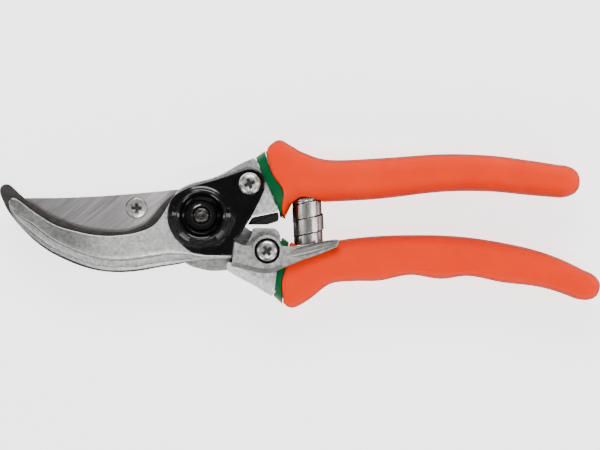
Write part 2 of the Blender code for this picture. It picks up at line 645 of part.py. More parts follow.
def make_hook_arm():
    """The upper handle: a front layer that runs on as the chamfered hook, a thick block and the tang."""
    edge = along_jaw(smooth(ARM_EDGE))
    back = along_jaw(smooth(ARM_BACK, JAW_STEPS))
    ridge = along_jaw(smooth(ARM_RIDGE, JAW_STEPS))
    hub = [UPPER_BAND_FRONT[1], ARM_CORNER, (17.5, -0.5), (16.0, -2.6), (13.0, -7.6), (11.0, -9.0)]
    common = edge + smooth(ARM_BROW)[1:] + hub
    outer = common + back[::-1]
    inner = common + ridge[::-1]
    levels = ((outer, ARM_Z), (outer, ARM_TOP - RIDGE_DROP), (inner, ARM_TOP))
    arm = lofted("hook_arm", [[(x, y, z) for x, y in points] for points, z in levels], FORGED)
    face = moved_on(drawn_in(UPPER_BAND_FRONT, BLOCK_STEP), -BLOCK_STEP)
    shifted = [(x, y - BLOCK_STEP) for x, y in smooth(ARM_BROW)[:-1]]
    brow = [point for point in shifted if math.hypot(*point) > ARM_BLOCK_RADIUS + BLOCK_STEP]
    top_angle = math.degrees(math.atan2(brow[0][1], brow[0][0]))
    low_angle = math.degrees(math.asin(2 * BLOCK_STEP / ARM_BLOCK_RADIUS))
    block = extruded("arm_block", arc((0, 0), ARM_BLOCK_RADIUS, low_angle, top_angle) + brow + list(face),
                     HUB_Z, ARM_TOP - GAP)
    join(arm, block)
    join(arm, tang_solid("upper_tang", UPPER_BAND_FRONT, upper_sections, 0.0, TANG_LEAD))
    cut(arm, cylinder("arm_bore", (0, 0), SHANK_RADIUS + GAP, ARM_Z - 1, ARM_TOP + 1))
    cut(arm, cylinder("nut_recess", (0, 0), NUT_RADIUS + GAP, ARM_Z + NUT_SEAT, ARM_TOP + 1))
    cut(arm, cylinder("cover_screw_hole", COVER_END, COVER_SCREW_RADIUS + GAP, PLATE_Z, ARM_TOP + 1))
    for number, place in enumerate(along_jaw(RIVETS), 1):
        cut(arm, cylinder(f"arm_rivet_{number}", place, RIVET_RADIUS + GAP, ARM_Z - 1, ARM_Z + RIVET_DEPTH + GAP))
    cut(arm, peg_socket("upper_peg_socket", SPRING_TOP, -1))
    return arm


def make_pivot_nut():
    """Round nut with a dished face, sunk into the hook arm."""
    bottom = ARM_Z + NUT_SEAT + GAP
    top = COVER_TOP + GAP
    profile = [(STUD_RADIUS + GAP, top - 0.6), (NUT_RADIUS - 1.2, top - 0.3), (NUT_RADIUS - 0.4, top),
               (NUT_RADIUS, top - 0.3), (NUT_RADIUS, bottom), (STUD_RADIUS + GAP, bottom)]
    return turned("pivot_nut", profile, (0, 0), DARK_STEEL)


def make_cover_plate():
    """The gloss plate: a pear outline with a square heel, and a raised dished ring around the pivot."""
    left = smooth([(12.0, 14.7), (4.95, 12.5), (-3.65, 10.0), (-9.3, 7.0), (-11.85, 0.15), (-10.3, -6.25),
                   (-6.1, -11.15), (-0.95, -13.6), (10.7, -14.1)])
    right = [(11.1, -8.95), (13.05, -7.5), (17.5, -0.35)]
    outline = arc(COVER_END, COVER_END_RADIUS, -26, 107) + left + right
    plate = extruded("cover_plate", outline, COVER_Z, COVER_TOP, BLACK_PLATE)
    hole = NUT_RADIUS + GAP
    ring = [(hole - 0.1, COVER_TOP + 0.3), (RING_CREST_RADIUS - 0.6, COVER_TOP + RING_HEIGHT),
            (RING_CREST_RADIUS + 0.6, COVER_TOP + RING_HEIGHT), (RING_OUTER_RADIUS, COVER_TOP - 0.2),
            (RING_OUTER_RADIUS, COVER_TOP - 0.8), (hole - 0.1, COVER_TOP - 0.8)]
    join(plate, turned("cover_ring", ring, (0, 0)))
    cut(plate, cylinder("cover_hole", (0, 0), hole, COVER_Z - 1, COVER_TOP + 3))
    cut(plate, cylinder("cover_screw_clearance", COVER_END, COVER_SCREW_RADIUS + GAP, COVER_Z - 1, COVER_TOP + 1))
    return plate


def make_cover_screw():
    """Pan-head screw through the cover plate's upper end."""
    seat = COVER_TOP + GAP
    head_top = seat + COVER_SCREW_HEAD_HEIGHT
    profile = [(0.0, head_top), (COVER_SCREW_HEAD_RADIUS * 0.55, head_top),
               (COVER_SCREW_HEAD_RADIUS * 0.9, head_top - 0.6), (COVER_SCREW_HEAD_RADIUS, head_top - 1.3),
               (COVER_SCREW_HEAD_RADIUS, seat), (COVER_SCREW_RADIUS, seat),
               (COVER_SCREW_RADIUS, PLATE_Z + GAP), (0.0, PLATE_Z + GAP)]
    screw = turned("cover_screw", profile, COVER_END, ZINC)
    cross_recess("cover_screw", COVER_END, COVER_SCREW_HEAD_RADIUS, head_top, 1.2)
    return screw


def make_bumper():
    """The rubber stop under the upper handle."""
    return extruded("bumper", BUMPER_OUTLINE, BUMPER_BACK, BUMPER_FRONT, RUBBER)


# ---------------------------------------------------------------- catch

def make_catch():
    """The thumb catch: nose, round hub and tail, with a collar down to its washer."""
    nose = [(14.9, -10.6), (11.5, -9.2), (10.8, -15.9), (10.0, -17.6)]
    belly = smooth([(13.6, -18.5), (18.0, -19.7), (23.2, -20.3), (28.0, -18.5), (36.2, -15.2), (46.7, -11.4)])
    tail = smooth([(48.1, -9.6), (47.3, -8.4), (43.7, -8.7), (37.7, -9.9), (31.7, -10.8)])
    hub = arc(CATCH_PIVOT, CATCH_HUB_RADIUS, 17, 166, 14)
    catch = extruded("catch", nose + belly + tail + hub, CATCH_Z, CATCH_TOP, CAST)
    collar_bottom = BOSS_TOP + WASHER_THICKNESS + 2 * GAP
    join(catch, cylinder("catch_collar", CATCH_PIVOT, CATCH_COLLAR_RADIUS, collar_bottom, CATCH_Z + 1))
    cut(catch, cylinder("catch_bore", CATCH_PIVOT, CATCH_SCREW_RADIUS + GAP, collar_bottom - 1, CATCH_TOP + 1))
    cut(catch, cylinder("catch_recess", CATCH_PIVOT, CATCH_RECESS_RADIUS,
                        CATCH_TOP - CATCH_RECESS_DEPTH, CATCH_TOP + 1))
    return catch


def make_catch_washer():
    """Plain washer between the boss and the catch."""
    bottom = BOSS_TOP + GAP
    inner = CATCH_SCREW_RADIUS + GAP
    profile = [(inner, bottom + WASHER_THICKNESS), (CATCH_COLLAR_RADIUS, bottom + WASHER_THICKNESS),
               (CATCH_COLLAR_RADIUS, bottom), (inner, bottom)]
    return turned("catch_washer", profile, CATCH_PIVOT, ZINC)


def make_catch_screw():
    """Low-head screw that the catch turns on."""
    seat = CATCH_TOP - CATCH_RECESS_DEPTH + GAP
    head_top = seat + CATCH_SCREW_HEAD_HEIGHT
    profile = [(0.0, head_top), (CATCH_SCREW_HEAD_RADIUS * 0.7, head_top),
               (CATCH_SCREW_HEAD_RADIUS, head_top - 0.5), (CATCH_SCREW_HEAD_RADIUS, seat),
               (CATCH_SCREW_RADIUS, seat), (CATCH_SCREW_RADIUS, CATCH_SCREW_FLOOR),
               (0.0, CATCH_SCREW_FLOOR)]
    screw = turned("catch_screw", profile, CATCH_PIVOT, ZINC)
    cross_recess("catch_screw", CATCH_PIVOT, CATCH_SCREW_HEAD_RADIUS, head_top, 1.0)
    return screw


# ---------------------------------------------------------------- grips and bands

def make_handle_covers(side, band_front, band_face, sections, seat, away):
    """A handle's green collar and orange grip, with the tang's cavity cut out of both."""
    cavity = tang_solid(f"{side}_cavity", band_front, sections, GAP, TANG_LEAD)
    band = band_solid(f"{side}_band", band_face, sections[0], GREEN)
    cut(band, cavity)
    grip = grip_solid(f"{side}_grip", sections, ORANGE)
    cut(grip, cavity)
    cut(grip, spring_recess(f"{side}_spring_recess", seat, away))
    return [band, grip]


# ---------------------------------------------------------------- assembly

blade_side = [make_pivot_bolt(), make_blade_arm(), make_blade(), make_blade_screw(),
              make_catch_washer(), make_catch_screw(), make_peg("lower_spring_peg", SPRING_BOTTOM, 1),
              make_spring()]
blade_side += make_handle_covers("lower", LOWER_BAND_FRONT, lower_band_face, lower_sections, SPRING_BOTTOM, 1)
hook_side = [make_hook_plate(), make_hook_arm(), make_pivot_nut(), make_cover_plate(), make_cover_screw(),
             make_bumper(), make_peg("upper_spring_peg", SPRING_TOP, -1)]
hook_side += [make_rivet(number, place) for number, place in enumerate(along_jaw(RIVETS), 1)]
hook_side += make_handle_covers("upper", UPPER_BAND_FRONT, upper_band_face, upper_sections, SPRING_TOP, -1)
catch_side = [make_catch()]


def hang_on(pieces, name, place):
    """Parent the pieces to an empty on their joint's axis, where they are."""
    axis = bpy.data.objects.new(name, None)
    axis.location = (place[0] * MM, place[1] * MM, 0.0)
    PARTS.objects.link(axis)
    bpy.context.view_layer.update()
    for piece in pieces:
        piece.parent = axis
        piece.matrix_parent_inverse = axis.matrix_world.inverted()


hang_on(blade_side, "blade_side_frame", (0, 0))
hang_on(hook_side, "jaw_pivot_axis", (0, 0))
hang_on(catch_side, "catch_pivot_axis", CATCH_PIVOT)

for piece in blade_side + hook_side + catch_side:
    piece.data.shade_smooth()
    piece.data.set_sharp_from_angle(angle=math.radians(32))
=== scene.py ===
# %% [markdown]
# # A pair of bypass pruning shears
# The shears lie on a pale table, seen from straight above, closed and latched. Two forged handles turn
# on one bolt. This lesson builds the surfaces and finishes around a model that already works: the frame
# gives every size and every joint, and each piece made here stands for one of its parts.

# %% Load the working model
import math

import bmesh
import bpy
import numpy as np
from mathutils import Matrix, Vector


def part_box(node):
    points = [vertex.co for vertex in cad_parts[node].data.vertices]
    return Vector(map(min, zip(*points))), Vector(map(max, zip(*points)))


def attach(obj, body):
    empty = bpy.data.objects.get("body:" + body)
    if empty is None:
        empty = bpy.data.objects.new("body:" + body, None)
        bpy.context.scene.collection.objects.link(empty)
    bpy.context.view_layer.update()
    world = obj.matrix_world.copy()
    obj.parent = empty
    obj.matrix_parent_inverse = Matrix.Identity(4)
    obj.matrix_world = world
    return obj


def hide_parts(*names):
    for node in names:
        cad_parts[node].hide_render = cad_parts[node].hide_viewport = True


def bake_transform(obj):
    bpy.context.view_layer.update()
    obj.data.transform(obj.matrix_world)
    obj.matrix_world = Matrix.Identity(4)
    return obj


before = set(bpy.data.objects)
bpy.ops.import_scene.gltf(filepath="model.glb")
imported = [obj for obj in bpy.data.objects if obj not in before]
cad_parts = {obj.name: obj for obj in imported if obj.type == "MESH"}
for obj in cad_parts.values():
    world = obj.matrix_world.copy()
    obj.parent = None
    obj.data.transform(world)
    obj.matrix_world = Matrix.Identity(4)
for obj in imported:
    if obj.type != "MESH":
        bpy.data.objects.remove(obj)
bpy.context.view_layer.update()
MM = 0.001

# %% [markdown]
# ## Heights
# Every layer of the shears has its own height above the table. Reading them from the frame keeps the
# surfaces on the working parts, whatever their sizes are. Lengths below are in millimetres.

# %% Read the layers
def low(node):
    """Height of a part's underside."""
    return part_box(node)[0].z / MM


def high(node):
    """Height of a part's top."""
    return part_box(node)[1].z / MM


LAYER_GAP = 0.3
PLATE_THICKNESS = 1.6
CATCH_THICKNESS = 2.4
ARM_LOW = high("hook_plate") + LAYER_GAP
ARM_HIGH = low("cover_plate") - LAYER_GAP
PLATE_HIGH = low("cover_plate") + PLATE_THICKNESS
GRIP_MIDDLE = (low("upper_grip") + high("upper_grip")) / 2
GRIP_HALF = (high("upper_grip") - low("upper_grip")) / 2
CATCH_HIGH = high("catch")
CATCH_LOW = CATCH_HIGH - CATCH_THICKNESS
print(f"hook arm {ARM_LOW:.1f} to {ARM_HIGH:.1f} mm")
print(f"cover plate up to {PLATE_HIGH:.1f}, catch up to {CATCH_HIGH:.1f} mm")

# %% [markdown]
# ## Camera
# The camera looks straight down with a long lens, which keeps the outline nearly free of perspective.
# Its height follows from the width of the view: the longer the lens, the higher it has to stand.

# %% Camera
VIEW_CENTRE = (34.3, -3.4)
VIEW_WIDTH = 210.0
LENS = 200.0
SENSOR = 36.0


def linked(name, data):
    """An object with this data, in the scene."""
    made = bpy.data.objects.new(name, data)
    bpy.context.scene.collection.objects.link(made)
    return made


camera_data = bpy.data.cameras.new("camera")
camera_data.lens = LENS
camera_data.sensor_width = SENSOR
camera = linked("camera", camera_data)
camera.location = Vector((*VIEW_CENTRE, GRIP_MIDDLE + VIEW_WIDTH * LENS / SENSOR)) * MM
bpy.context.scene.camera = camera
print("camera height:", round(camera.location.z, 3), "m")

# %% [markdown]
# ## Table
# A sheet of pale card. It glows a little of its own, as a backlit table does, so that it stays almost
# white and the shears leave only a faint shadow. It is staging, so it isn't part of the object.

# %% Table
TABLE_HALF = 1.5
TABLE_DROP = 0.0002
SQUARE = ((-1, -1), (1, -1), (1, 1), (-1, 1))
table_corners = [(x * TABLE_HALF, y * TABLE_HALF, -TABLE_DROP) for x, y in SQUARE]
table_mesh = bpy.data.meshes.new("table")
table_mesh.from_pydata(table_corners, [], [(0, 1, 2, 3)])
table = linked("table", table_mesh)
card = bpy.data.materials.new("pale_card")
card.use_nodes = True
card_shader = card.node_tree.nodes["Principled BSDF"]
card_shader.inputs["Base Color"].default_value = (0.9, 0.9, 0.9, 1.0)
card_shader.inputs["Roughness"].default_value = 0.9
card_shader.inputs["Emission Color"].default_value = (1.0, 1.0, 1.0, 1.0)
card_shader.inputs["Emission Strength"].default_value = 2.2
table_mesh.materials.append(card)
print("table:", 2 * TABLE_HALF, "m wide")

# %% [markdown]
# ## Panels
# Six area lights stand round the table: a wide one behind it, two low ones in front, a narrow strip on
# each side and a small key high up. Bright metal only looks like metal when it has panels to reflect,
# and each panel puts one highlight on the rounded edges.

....

**Exercise aim**
Repeat exactly the lines from the one containing "for piece in blade_side" to the one containing "# gives every", both lines included, and nothing else.

**The response**
for piece in blade_side + hook_side + catch_side:
    piece.data.shade_smooth()
    piece.data.set_sharp_from_angle(angle=math.radians(32))
=== scene.py ===
# %% [markdown]
# # A pair of bypass pruning shears
# The shears lie on a pale table, seen from straight above, closed and latched. Two forged handles turn
# on one bolt. This lesson builds the surfaces and finishes around a model that already works: the frame
# gives every size and every joint, and each piece made here stands for one of its parts.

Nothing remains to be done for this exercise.